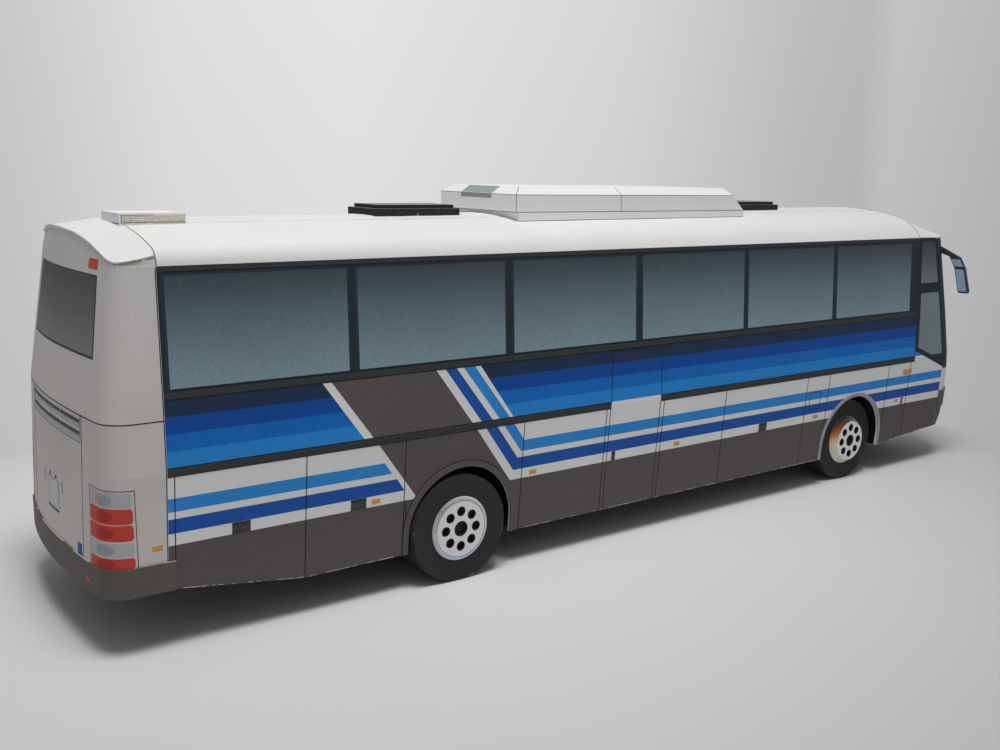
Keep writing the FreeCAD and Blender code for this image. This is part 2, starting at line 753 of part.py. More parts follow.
def oblong(rear, front, half):
    """A rectangle in plan, of three expressions on the sheet."""
    return [(rear, "-(%s)" % half), (front, "-(%s)" % half), (front, half), (rear, half)]


def crown_over(distance):
    """The crown's height at a distance ahead of the roof's rear edge, both as expressions."""
    return ("Sizes.eaves_height + Sizes.roof_rise + Sizes.roof_climb * (%s) / %s"
            % (distance, ROOF_LENGTH))


def seated(name, block):
    """A block cut to the roof's outer face, so that it sits on it all over."""
    return combine("Cut", name, block, roof_space)


# Roof unit: a base whose two long edges reach down to the curved roof, set back at its rear, and
# a folded housing with a hipped top and a sloping front.
UNIT_REAR = REAR_EDGE + " + Sizes.unit_from_edge"
UNIT_FRONT = UNIT_REAR + " + Sizes.unit_length"
SLOPE_END = UNIT_FRONT + " - Sizes.unit_front_slope"
HOUSING_LOW = (crown_over("Sizes.unit_from_edge + Sizes.unit_length")
               + " + Sizes.unit_base_above")
HIP_LOW = HOUSING_LOW + " + Sizes.unit_side_height"
nodes.append(seated("roof_unit_base", box(
    "unit_base_block",
    ("Sizes.unit_length - Sizes.unit_base_recess", "Sizes.unit_width", "Sizes.unit_base_deep"),
    (UNIT_REAR + " + Sizes.unit_base_recess", "-Sizes.unit_width / 2",
     HOUSING_LOW + " - Sizes.unit_base_deep"))))
nodes.append(loft("roof_unit_housing", [
    section("unit_foot", oblong(UNIT_REAR, UNIT_FRONT, "Sizes.unit_width / 2"),
            level(0), HOUSING_LOW),
    section("unit_eaves", oblong(UNIT_REAR, SLOPE_END, "Sizes.unit_width / 2"),
            level(0), HIP_LOW),
    section("unit_top", oblong(UNIT_REAR + " + Sizes.unit_hip",
                               SLOPE_END + " - Sizes.unit_front_hip",
                               "Sizes.unit_width / 2 - Sizes.unit_hip"),
            level(0), HIP_LOW + " + Sizes.unit_hip_height")]))

# Roof hatches: a thick base card and a smaller lid card on it.
for end in ("rear", "front"):
    hatch_rear = "%s + Sizes.%s_hatch_from_edge" % (REAR_EDGE, end)
    hatch_crown = crown_over("Sizes.%s_hatch_from_edge + Sizes.hatch_length / 2" % end)
    nodes.append(seated("hatch_%s_base" % end, box(
        "hatch_%s_block" % end,
        ("Sizes.hatch_length", "Sizes.hatch_width", "2 * Sizes.hatch_base_card"),
        (hatch_rear, "-Sizes.hatch_width / 2", hatch_crown + " - Sizes.hatch_base_card"))))
    nodes.append(box("hatch_%s_lid" % end,
                     ("Sizes.hatch_length - 2 * Sizes.hatch_lid_inset",
                      "Sizes.hatch_width - 2 * Sizes.hatch_lid_inset", "Sizes.hatch_lid_card"),
                     (hatch_rear + " + Sizes.hatch_lid_inset",
                      "Sizes.hatch_lid_inset - Sizes.hatch_width / 2",
                      hatch_crown + " + Sizes.hatch_base_card")))


def vent_card(name, low, thick):
    """A card of the vent, low above the roof: it lies to the right, tilted with the roof."""
    turned = FreeCAD.Rotation(V(1, 0, 0), VENT_TILT)
    aside = size("vent_aside")
    drop = aside * math.tan(math.radians(VENT_TILT)) / 2
    middle = V(rear_edge + size("vent_length") / 2 - size("vent_behind_edge"), -aside,
               eaves_height + roof_rise - drop)
    corner = V(-size("vent_length") / 2, -size("vent_width") / 2, value(low))
    card_block = doc.addObject("Part::Box", name)
    for side, expression in zip(("Length", "Width", "Height"),
                                ("Sizes.vent_length", "Sizes.vent_width", thick)):
        card_block.setExpression(side, expression)
    card_block.Placement = FreeCAD.Placement(middle + turned.multVec(corner), turned)
    doc.recompute()
    return card_block


# Vent: plies of card under a thin cover, tilted to the right and cut to the roof and its cap.
plies = vent_card("vent_block", "-Sizes.vent_plies / 2", "1.5 * Sizes.vent_plies")
nodes.append(combine("Cut", "vent_plies", seated("vent_on_roof", plies),
                     combine("Fuse", "cap_outer", rear_shell, rear_under)))
nodes.append(vent_card("vent_cover", "Sizes.vent_plies", "Sizes.vent_cover_card"))


def mirror_point(side, part, edge):
    """A corner of a mirror's outline across the coach; edge is -1 at its inner edge, 1 outer."""
    out = size("mirror_%s_out" % part) + edge * size("mirror_width") / 2
    return (side * (size("eaves_half_width") + out),
            eaves_height - size("mirror_%s_drop" % part))


# Mirrors: flat card cut-outs across the coach, an arm from each upper corner of the windscreen
# that widens to its elbow, and a bent head of thicker card under it.
MIRROR_PLACE = REAR_EDGE + " + Sizes.side_length - Sizes.eaves_setback + Sizes.mirror_ahead"
corner = size("mirror_corner")
for side, hand in ((-1, "right"), (1, "left")):
    elbow_in, elbow_out = (mirror_point(side, "elbow", edge) for edge in (-1, 1))
    bend_in, bend_out = (mirror_point(side, "bend", edge) for edge in (-1, 1))
    foot_in, foot_out = (mirror_point(side, "foot", edge) for edge in (-1, 1))
    round_off = corner * (1 - math.sqrt(0.5))
    head = new_body("mirror_head_" + hand)
    pad(head, "mirror_head_card_" + hand, "YZ_Plane",
        [elbow_in, elbow_out, bend_out, (foot_out[0], foot_out[1] + corner),
         (foot_out[0] - side * round_off, foot_out[1] + round_off,
          foot_out[0] - side * corner, foot_out[1]),
         (foot_in[0] + side * corner, foot_in[1]),
         (foot_in[0] + side * round_off, foot_in[1] + round_off,
          foot_in[0], foot_in[1] + corner), bend_in],
        "Sizes.mirror_card", MIRROR_PLACE, midplane=True)
    root = (side * (size("eaves_half_width") - size("front_corner_radius")),
            eaves_height - size("mirror_arm_drop"))
    under_root = (root[0], root[1] - size("mirror_arm_width"))
    sag = ((under_root[0] + elbow_in[0]) / 2,
           (under_root[1] + elbow_in[1]) / 2 - size("mirror_arm_sag"))
    arm = new_body("mirror_arm_%s_card" % hand)
    pad(arm, "mirror_arm_outline_" + hand, "YZ_Plane",
        [root, elbow_out, elbow_in, sag + under_root],
        "Sizes.mirror_arm_card", MIRROR_PLACE, midplane=True)
    nodes.append(combine("Cut", "mirror_arm_" + hand, arm, front_space))
    nodes.append(head)

failed = [item.Name for item in doc.Objects
          if "Invalid" in item.State or "Error" in item.State]
failed += [node.Label for node in nodes
           if node.Shape.isNull() or not node.Shape.isValid() or not node.Shape.Solids]
if failed:
    raise SystemExit("failed: " + ", ".join(failed))
for node in nodes:
    node.Shape.exportStep("parts/%s.step" % node.Label)
    print(node.Label, len(node.Shape.Solids), round(node.Shape.Volume, 3))
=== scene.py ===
import math
from functools import partial

import bpy
import numpy as np
from mathutils import Matrix, Vector


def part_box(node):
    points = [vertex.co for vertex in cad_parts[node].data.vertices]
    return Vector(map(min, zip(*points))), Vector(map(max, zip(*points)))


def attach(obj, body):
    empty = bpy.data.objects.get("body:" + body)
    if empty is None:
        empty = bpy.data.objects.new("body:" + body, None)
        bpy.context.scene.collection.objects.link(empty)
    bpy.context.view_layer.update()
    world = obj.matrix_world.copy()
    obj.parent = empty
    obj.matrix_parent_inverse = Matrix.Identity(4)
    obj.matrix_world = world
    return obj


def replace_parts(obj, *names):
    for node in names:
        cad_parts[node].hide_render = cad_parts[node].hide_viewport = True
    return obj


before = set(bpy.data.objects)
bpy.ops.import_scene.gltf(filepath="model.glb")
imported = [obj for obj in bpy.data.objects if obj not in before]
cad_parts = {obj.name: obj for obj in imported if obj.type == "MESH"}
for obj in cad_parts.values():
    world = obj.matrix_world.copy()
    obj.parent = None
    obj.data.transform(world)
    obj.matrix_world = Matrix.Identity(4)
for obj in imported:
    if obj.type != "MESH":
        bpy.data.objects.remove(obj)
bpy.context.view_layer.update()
mm = 0.001

# Camera: a small camera held close to the model's right rear corner, a little above its roof.
# The angles are the photograph's: turned from +X towards +Y, tipped down, and rolled.
yaw, pitch, roll = 0.9264856, 0.1917146, -0.0217289
forward = np.array([math.cos(pitch) * math.cos(yaw), math.cos(pitch) * math.sin(yaw),
                    -math.sin(pitch)])
level = np.array([math.sin(yaw), -math.cos(yaw), 0])
plumb = np.cross(forward, level)
across = math.cos(roll) * level + math.sin(roll) * plumb
down = math.cos(roll) * plumb - math.sin(roll) * level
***
DIRECTIVE => Lines from the start of the material above through the line containing "name, block, roof_space)" are to be duplicated exactly, and only those.

RESULT =>
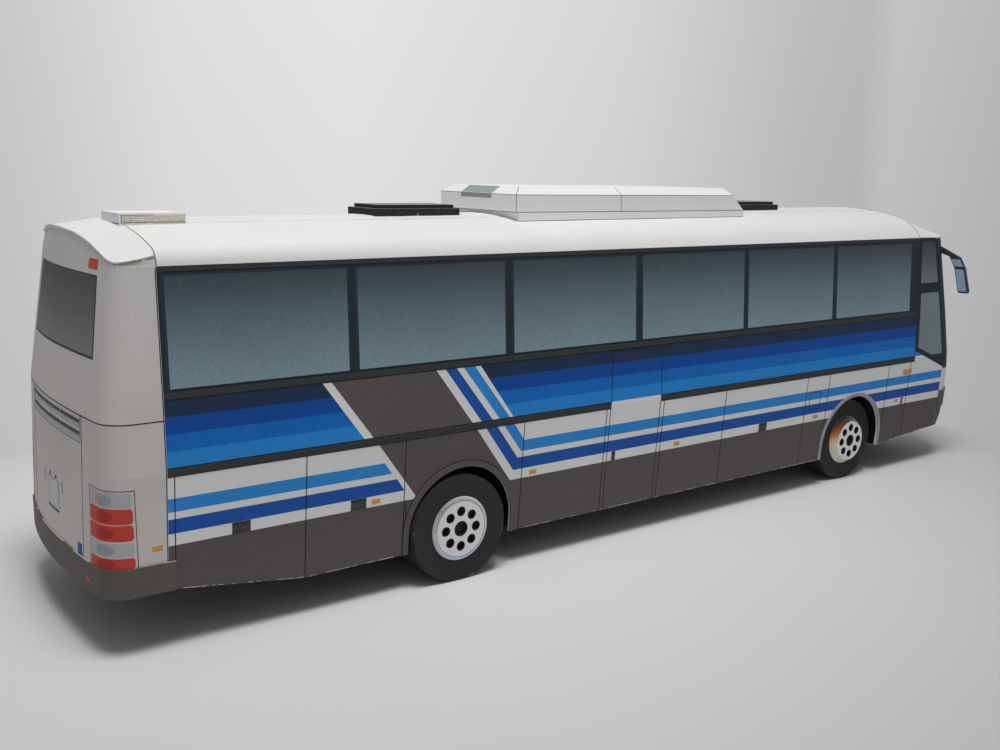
Keep writing the FreeCAD and Blender code for this image. This is part 2, starting at line 753 of part.py. More parts follow.
def oblong(rear, front, half):
    """A rectangle in plan, of three expressions on the sheet."""
    return [(rear, "-(%s)" % half), (front, "-(%s)" % half), (front, half), (rear, half)]


def crown_over(distance):
    """The crown's height at a distance ahead of the roof's rear edge, both as expressions."""
    return ("Sizes.eaves_height + Sizes.roof_rise + Sizes.roof_climb * (%s) / %s"
            % (distance, ROOF_LENGTH))


def seated(name, block):
    """A block cut to the roof's outer face, so that it sits on it all over."""
    return combine("Cut", name, block, roof_space)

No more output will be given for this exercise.